Table of Contents
- Trial overview
- Who can take part
- Study design and treatment
- What the study measures
- Trial phase and status
- Why this research matters
Trial overview
The available trial data describe one interventional study of ROPINIROLE in healthy volunteers.[1] The study is designed to test whether a single oral dose changes metacognition and resting-state functional brain connectivity.[1]
The trial title and summary show that the main focus is not a disease treatment study, but a mechanistic study of how ROPINIROLE may affect self-monitoring and brain network activity in people without a known illness.[1]
Who can take part
The target population is healthy adults, described in the trial as healthy volunteers.[1] The study does not list a disease group, so it is aimed at understanding the drug’s effect in people without the condition being studied.[1]
The enrollment goal is 20 participants, which means this is a small study.[1] Small studies like this are often used to explore a question before larger studies are done.[1]
Study design and treatment
This is an interventional trial, meaning the researchers give a study treatment and then measure the effect.[1] The intervention includes placebo and ROPINIROLE 1 mg given by mouth as a single dose.[1]
Placebo is a look-alike treatment with no active study drug, and it is used to compare results fairly.[1] The trial compares ROPINIROLE with placebo to see whether the drug changes confidence, accuracy, and brain connectivity.[1]
What the study measures
The primary endpoint is the within-participant change in metacognitive efficiency, also called the M-ratio, under ROPINIROLE versus placebo.[1] This is measured from confidence ratings during cognitive testing and uses a signal-detection-theoretic framework, which helps separate self-judgment from task performance.[1]

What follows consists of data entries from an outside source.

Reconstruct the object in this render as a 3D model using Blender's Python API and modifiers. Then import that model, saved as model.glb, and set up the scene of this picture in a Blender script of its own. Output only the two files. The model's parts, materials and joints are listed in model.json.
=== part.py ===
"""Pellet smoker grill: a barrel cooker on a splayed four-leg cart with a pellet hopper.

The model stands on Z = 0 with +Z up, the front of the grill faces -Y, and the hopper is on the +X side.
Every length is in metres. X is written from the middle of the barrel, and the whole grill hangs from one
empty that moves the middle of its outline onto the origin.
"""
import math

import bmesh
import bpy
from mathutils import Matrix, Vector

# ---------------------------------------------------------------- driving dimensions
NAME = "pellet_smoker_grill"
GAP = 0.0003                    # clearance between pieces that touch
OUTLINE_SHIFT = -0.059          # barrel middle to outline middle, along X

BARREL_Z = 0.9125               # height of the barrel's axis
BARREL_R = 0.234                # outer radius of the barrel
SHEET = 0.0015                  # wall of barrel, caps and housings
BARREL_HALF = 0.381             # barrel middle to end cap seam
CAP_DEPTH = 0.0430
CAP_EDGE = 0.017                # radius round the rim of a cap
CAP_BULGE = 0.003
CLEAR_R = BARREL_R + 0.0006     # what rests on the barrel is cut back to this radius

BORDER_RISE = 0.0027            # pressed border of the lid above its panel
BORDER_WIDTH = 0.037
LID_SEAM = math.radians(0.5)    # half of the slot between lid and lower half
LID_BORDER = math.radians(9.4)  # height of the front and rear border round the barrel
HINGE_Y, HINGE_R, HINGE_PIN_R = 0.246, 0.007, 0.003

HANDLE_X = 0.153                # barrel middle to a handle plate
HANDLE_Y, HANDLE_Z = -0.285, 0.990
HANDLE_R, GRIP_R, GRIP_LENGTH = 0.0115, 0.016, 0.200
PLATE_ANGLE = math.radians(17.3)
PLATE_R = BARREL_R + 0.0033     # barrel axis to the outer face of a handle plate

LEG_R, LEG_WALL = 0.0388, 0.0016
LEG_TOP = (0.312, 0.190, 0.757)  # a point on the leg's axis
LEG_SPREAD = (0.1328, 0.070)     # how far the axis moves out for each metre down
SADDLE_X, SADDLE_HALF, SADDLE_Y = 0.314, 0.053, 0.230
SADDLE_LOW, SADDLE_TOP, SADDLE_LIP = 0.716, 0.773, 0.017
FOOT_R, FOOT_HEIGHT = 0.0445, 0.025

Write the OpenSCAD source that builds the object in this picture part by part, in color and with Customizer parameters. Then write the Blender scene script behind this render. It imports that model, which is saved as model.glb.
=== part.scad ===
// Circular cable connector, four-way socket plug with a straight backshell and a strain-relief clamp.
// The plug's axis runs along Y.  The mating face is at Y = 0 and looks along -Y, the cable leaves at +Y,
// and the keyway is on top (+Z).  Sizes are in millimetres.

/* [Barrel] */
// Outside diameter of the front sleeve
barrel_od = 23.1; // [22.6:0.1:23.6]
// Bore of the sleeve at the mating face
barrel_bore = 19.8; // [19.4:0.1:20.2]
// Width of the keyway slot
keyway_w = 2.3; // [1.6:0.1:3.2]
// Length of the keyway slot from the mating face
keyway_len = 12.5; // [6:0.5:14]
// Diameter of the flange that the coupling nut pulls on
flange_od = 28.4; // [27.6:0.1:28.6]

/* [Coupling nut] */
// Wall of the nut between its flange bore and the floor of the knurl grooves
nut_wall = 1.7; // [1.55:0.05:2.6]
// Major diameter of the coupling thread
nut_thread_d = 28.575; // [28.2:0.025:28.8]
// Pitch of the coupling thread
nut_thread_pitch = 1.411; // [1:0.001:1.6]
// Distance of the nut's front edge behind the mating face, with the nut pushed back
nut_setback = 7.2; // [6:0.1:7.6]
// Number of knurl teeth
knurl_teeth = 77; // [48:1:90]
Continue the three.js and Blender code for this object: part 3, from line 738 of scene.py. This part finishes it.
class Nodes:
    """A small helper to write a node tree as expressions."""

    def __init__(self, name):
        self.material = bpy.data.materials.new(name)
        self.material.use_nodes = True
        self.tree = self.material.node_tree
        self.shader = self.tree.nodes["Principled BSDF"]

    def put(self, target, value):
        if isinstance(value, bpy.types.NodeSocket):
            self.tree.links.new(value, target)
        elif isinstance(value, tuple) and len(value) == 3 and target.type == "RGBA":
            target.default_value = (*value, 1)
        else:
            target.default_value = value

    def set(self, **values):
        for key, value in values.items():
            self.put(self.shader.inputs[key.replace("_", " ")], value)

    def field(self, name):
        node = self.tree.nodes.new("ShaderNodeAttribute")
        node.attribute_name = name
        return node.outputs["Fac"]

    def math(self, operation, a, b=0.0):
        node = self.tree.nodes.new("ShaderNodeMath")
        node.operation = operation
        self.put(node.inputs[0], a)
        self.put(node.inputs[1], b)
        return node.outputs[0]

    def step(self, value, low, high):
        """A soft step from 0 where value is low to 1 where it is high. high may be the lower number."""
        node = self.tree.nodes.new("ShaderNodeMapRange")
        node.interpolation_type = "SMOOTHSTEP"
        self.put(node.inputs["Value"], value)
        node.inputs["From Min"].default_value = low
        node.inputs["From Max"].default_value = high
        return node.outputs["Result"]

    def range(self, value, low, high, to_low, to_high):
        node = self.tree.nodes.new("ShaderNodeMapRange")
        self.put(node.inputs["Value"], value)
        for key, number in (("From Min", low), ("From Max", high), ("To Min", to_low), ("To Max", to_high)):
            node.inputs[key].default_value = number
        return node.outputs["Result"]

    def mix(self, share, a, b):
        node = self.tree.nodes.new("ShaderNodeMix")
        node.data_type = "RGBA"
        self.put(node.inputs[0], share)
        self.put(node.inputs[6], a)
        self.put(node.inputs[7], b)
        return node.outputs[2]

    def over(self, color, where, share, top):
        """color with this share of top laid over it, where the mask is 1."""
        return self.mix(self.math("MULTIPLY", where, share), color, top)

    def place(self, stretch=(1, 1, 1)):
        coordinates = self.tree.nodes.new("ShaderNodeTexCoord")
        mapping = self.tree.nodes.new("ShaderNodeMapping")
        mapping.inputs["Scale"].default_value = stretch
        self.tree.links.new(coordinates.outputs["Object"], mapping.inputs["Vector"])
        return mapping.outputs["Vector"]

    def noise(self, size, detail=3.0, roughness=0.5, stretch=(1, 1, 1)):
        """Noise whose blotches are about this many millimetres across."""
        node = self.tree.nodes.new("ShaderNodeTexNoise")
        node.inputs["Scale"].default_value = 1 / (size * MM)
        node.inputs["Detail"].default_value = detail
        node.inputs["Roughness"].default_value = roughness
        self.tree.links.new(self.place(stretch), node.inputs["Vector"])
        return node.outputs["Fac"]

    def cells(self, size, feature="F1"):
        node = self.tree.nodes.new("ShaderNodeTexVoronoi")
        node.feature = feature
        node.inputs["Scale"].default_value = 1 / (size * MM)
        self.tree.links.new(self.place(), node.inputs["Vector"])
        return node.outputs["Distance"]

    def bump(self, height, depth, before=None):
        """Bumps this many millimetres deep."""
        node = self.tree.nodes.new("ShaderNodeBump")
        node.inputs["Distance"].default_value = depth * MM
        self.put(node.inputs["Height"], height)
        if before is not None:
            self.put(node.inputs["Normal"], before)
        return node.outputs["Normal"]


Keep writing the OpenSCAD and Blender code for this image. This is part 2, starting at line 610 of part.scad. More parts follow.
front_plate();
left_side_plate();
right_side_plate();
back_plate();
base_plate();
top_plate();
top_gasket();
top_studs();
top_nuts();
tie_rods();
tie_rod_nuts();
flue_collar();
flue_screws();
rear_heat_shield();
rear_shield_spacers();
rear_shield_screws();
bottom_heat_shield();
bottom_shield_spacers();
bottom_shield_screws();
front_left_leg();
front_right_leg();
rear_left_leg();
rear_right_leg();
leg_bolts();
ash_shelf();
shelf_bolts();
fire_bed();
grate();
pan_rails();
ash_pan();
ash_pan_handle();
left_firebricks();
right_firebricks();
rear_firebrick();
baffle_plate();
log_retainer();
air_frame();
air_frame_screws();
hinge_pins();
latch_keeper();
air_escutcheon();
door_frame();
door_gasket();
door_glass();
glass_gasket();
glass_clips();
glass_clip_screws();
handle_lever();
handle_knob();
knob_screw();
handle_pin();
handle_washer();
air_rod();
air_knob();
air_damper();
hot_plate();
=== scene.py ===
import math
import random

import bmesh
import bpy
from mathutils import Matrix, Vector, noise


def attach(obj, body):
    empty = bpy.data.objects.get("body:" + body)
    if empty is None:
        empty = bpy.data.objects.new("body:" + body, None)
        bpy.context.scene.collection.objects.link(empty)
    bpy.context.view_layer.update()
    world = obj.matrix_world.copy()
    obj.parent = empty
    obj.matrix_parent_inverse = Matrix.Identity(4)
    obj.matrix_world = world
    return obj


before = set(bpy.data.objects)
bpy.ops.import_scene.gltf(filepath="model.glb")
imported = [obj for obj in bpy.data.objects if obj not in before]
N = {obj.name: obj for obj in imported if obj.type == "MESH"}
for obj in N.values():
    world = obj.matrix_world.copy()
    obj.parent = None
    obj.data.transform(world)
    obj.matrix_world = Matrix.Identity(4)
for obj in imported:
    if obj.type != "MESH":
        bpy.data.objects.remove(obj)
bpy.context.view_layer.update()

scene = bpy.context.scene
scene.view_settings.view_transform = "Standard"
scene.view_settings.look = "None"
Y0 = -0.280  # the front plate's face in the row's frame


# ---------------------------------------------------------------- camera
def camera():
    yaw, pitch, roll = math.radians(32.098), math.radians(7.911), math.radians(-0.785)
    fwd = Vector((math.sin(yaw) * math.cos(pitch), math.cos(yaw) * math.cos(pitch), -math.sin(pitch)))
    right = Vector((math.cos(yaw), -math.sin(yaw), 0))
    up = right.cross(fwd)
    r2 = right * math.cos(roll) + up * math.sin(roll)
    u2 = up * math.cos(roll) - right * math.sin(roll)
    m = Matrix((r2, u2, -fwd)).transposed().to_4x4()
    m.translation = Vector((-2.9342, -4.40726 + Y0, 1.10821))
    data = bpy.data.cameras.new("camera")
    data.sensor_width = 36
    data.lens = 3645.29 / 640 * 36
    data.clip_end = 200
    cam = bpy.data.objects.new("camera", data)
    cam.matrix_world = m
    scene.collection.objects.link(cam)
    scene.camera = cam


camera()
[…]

The study uses a modified version of the Rey Auditory-Verbal Learning Test, which is a memory task that asks people to learn and recall words.[1] Researchers use trial-by-trial accuracy and confidence ratings to see whether confidence matches actual performance.[1]
The summary also says the study will look at metacognitive bias, meaning the gap between confidence and actual performance, and Goodman–Kruskal Gamma correlation, which shows how well confidence separates correct answers from errors.[1] The brief summary states that the researchers want to know whether ROPINIROLE changes confidence without changing basic cognitive performance.[1]
Trial phase and status
The trial is listed as Phase 4 and has the status Authorised.[1] In the trial record, Phase 4 is linked with a product that already has marketing authorization and has been shown to be safe in humans.[1]
Even though the product is already authorised, this study is still important because it asks a new research question about brain function and self-evaluation in healthy people.[1]
Why this research matters
The trial summary explains that the researchers want to understand how dopaminergic stimulation may affect insight into one’s own performance.[1] In simple terms, they are studying whether ROPINIROLE can make people more or less overconfident about their answers.[1]
The study is also meant to help explain brain systems involved in self-awareness and unawareness of neurological disturbances, which is sometimes called anosognosia.[1] The data suggest that findings from healthy volunteers may help guide future research on people who have problems with insight into their condition.[1]